0
votes

I'm attempting to use the BigQueryOperator in Airflow by using a variable to populate the sql= attribute. The problem I'm running into is that the file extension is dropped when using Jinja variables. I've setup my code as follows:

dag = DAG(
    dag_id='data_ingest_dag',
    template_searchpath=['/home/airflow/gcs/dags/sql/'],
    default_args=DEFAULT_DAG_ARGS
)

bigquery_transform = BigQueryOperator(
    task_id='bq-transform',
    write_disposition='WRITE_TRUNCATE',
    sql="{{dag_run.conf['sql_script']}}",
    destination_dataset_table='{{dag_run.conf["destination_dataset_table"]}}',
    dag=dag
)

The passed variable contains the name of the SQL file stored in the separate SQL directory. If I pass the value as a static string, sql="example_file.sql", everything works fine. However, when I pass the example_file.sql using Jinja template variable it automatically drops the file extension and I receive this error:

BigQuery job failed.
Final error was: {u'reason': u'invalidQuery', u'message': u'Syntax error: Unexpected identifier "example_file" at [1:1]', u'location': u'query'}

Additionally, I've tried hardcoding ".sql" to the end of the variable anticipating that the extension would be dropped. However, this causes the entire variable reference to be interpreted as as string.

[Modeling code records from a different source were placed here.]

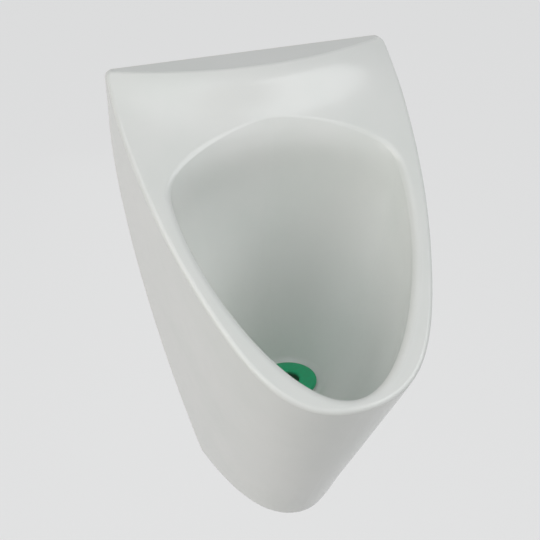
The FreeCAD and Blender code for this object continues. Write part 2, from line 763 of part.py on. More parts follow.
def build_nodes():
    """Every piece by its name."""
    seal_high = boss_under
    slip_high = seal_high - under_seal_thickness
    hanger_seat = hook_steel + washer_thickness
    lower_seat = lug_thickness + bush_collar + washer_thickness
    joints = joint_frames()
    return {
        "ceramic_bowl": ceramic_bowl(),
        "left_hanger": hanger(-1),
        "right_hanger": hanger(1),
        "hook_pads": group(hook_pad(sign) for sign in (-1, 1)),
        "hanger_screws": group(wall_screw(place, hanger_seat) for place in hanger_holes()),
        "hanger_washers": group(washer(place, hook_steel) for place in hanger_holes()),
        "lower_screws": group(wall_screw(place, lower_seat) for place in lower_holes()),
        "lower_washers": group(washer(place, lug_thickness + bush_collar)
                               for place in lower_holes()),
        "lower_bushes": group(lower_bush(place) for place in lower_holes()),
        "drain_housing": drain_housing(),
        "flange_seal": flat_ring(outlet_radius + thread_clearance, flange_radius, recess_floor,
                                 recess_floor + seal_thickness),
        "underside_seal": flat_ring(housing_radius + thread_clearance, under_seal_radius,
                                    slip_high, seal_high),
        "slip_washer": flat_ring(housing_radius + thread_clearance, under_seal_radius,
                                 slip_high - slip_thickness, slip_high),
        "back_nut": back_nut(),
        "cartridge_cup": cartridge_cup(),
        "cartridge_o_rings": o_rings(),
        "cover_ring": cover_ring(),
        "inlet_seal": inlet_seal(),
        "valve_float": valve_float(),
        "outlet_bend": outlet_bend(),
        "coupling_nuts": group(coupling_nut(*joint) for joint in joints),
        "cone_washers": group(cone_washer(*joint) for joint in joints),
        "wall_pipe": wall_pipe(),
        "wall_rose": wall_rose(),
    }


def export():
    """Write one STEP file for each piece, with the origin between the hanger screws."""
    os.makedirs("parts", exist_ok=True)
    for name, shape in build_nodes().items():
        placed = shape.translated(Vector(0, 0, -origin_height))
        placed.exportStep(f"parts/{name}.step")
        print(f"{name}: {len(placed.Solids)} solids, {placed.Volume / 1000.0:.1f} cm3, "
              f"valid {placed.isValid()}")


export()
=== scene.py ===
import json
import logging
import math
from dataclasses import dataclass
from enum import Enum
from typing import Callable, Dict, List, Sequence, Tuple, Union

import bpy
from mathutils import Matrix, Vector


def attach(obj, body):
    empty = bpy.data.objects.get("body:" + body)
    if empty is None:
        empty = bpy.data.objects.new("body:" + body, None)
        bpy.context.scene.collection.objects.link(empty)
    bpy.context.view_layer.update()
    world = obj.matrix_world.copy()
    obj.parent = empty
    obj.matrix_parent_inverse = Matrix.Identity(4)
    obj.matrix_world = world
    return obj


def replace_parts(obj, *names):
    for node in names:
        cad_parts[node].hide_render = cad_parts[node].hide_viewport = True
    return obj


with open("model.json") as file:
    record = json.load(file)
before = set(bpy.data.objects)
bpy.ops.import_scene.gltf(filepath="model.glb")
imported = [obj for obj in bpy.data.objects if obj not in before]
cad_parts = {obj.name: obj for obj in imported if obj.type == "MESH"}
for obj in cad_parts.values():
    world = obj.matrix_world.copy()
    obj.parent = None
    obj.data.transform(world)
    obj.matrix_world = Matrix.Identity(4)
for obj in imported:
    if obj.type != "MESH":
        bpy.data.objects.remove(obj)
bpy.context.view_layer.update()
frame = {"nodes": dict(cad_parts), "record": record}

log = logging.getLogger("urinal")

Colour = Tuple[float, float, float]
Number = Union[int, float]
Point = Tuple[float, float, float]
Spot = Tuple[float, float]
Key = Union[int, str]
Settings = Dict[str, object]
Inputs = Dict[Key, object]

# The frame's origin lies this far above the bowl's lower edge, and the drain's axis this far
# from the wall. Heights and radii below are in millimetres from the lower edge, as drawn.
RISE = 384.0
DRAIN_REACH = 115.0
MM = 0.001
FULL_TURN = 2.0 * math.pi

ALONG_X: Point = (1.0, 0.0, 0.0)
ALONG_Y: Point = (0.0, 1.0, 0.0)
ALONG_Z: Point = (0.0, 0.0, 1.0)


def drawn(x: float, y: float, height: float) -> Point:
    """A point given in millimetres above the lower edge, as metres in the frame."""
    return x * MM, y * MM, (height - RISE) * MM


# ------------------------------------------------------------------ shader building
class Signal:
    """A number or colour on its way through a graph, with arithmetic that adds nodes."""

    def __init__(self, graph: "Graph", socket: bpy.types.NodeSocket) -> None:
        """Wrap a socket.

        Args:
            graph: the graph that the socket belongs to.
            socket: the output socket to go on from.
        """
        self.graph = graph
        self.socket = socket

    def _math(self, operation: str, *values: Union["Signal", Number]) -> "Signal":
        """Add one Math node.

        Args:
            operation: the node's operation.
            values: the numbers or signals that it works on, in their order.

        Returns:
            What the node gives.
        """
        inputs = dict(enumerate(values))
        return self.graph.signal("ShaderNodeMath", {"operation": operation}, inputs)

    def __add__(self, other: Union["Signal", Number]) -> "Signal":
        """The sum."""
        return self._math("ADD", self, other)

    def __radd__(self, other: Number) -> "Signal":
        """The sum, with the number first."""
        return self._math("ADD", other, self)

    def __sub__(self, other: Union["Signal", Number]) -> "Signal":
        """The difference."""
        return self._math("SUBTRACT", self, other)

    def __rsub__(self, other: Number) -> "Signal":
        """The difference, with the number first."""
        return self._math("SUBTRACT", other, self)

    def __mul__(self, other: Union["Signal", Number]) -> "Signal":
        """The product."""
        return self._math("MULTIPLY", self, other)

    def __rmul__(self, other: Number) -> "Signal":
        """The product, with the number first."""
        return self._math("MULTIPLY", other, self)

    def or_else(self, other: "Signal") -> "Signal":
        """The larger of two masks."""
        return self._math("MAXIMUM", self, other)

    def band(self, low: Number, high: Number) -> "Signal":
        """Step smoothly from 0 to 1.

        Args:
            low: the value up to which the step gives 0.
            high: the value from which it gives 1.

        Returns:
            The step.
        """
        settings = {"interpolation_type": "SMOOTHSTEP"}
        inputs = {"Value": self, "From Min": low, "From Max": high, "To Min": 0.0, "To Max": 1.0}
        return self.graph.signal("ShaderNodeMapRange", settings, inputs, "Result")


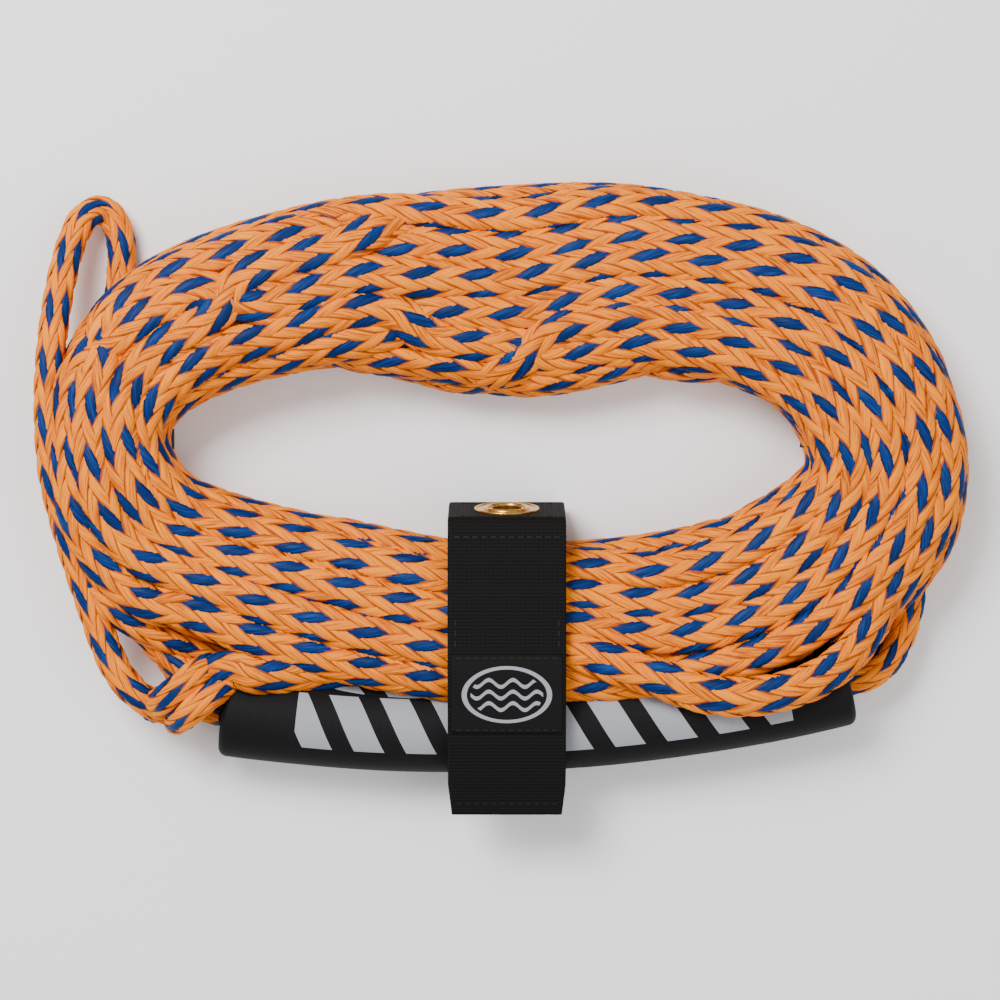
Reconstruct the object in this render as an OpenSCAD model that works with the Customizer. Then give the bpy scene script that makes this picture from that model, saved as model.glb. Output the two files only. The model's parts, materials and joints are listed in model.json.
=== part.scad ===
// Tow rope handle: a foam grip on its rope, the rope coiled into an oval bundle,
// and a hook and loop strap with a hanging grommet that holds the bundle to the grip.
// It lies flat: X runs along the grip, Z is up, and Z = 0 is the underside of the strap.

/* [Grip] */
// Length of the foam grip along its curve
grip_length = 270; // [240:5:300]
// Outside diameter of the foam grip
grip_d = 37; // [34:0.5:38]
// Radius of the curve that the grip is bent to
grip_bend_r = 700; // [600:10:1000]
// Turn of the grip in the floor plane, in degrees
grip_turn = 2.8; // [0:0.1:3.5]
// Outside diameter of the core tube
core_d = 25.4; // [22:0.2:27]
// Wall of the core tube
core_wall = 1.6; // [1:0.1:2]

/* [Rope] */
// Diameter of the rope before it is pressed flat
rope_d = 13; // [11:0.5:14]
// Number of turns in the bundle
rope_turns = 22; // [18:1:24]
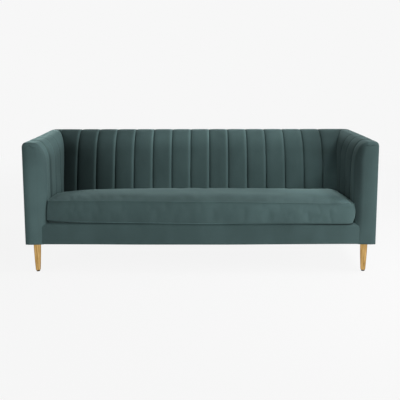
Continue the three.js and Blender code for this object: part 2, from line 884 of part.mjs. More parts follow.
function addCushion() {
  const cushion = new THREE.Group();
  const middleY = cushionSetback + cushionDepth / 2;
  cushion.position.set(0, frontY + middleY, deckZ(frontY + middleY) + 2 * fitGap);
  cushion.rotation.x = deckTilt;
  sofa.add(cushion);
  const rearFace = cushionDepth / 2;
  const zipSlot = box(
    -zipHalfLength,
    zipHalfLength,
    rearFace - 2 * coverThickness,
    rearFace + overrun,
    zipRise - zipHeight / 2,
    zipRise + zipHeight / 2,
  );
  const outside = cushionForm(coverStepsAcross, coverStepsAlong, coverStepsUp, 0);
  const coreForm = (inset) => cushionForm(coreStepsAcross, coreStepsAlong, coreStepsUp, inset);
  add(cushion, "cushion_cover", cut(outside, coreForm(coverThickness), zipSlot), velvet);
  add(cushion, "cushion_core", coreForm(coverThickness + fitGap), foam);
  add(
    cushion,
    "cushion_zip",
    box(
      -zipHalfLength + fitGap,
      zipHalfLength - fitGap,
      rearFace - coverThickness + fitGap,
      rearFace - coverThickness + fitGap + zipTapeThickness,
      zipRise - zipHeight / 2 + fitGap,
      zipRise + zipHeight / 2 - fitGap,
    ),
    zipTape,
  );
  const sliderX = zipHalfLength - sliderEndGap - sliderLength;
  const tapeFace = rearFace - coverThickness + fitGap + zipTapeThickness + fitGap;
  add(
    cushion,
    "zip_slider",
    box(
      sliderX,
      sliderX + sliderLength,
      tapeFace,
      tapeFace + sliderProud,
      zipRise - sliderHeight / 2,
      zipRise + sliderHeight / 2,
    ),
    brass,
  );
}

addChannelledPads();
addOutsidePanels();
addFrontRailCover();
addFrame();
addSuspension();
addDustCover();
addLegs();
addCushion();

export default sofa;
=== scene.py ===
import math

import bmesh
import bpy
import numpy as np
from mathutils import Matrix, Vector


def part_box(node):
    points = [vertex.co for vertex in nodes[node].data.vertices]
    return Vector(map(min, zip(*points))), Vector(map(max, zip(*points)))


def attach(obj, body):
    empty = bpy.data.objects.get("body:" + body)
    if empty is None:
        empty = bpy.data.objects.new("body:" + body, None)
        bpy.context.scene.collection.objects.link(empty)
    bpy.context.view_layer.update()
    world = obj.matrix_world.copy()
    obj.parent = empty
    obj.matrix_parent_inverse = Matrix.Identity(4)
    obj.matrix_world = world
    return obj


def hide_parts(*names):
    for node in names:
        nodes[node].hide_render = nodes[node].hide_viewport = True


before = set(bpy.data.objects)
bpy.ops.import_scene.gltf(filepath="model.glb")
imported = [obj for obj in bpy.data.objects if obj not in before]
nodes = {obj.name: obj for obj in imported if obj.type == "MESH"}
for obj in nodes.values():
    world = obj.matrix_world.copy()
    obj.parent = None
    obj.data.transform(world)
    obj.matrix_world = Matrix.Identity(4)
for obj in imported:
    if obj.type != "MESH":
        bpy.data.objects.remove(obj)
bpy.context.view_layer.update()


def span(node):
    # lowest and highest corner of a CAD node, as two arrays in metres
    low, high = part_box(node)
    return np.array(low), np.array(high)


# The sofa's main planes, read from the frame. The front faces -Y and right is +X.
armLow, armHigh = span("inside_arm_pad_right")
panelLow, panelHigh = span("outside_arm_panel_right")
halfWidth, armInner = armHigh[0], armLow[0]
frontY, rearY = armLow[1], panelHigh[1]
topZ, baseZ = armHigh[2], armLow[2]
deck = {"frontZ": 0.313, "fall": 0.0629}  # height at the front plane, and drop per metre behind it
cushionTilt = -math.atan(deck["fall"])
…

How do you use variables to populate BigQueryOperator attributes?

1

1 Answers

2
votes

Reading the BigQuery operator docstring it seems that you can provide the sql statement in 2 ways: 1. As a string that can contain templating macros 2. A reference to a file that can contain templating macros (the file, not the file name).

You cannot template the file name but only the SQL statement. In fact, your error message shows that BigQuery did not recognize the identifier "example_file". If you inspect the BigQuery history for the project which ran that query, you will see that the query string was "example_file.sql" which is not a valid SQL statement, thus the error.